The Immovable Object Versus the Irresistable Force: Rethinking the Relationship Between Secured Credit and Bankruptcy Policy

The last leaf in O. Henry’s classic short story was hanging by a delicate thread, but it never fell. It never fell, of course, because it wasn’t real; Old Behrman had painted it (and caught pneumonia for his trouble) in order to give Johnsy the will to live. The Supreme Court’s decision in Dewsnup v. Timm is also hanging by a thread, following a barrage of scholarly criticism and more than four years of limiting case law and legislative incursions on the case’s core conceptual rationale. But the holding in Dewsnup, unlike the last leaf, is very real. It has had, and continues to have, a deleterious effect on the ability of many individual debtors to obtain meaningful relief and a truly “fresh start” in bankruptcy. This article urges Congress, as it considers the recommendations of the National Bankruptcy Review Commission, to sever the last thread and consign the Supreme Court’s 1992 decision to its rightful role as a historical anomaly.
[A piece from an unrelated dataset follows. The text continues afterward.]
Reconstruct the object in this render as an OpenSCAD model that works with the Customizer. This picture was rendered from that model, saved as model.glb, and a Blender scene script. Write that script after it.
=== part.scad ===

In taking this action, Congress could clarify once and for all the nature and status of security and secured claims in bankruptcy. The advantages to be attained from doing so are considerable, not the least of which includes establishing the contours of the fresh start for individual debtors in chapter 7 in a manner that raises fresh-start policy to a level of dignity commensurate with the policy of efficient debt collection.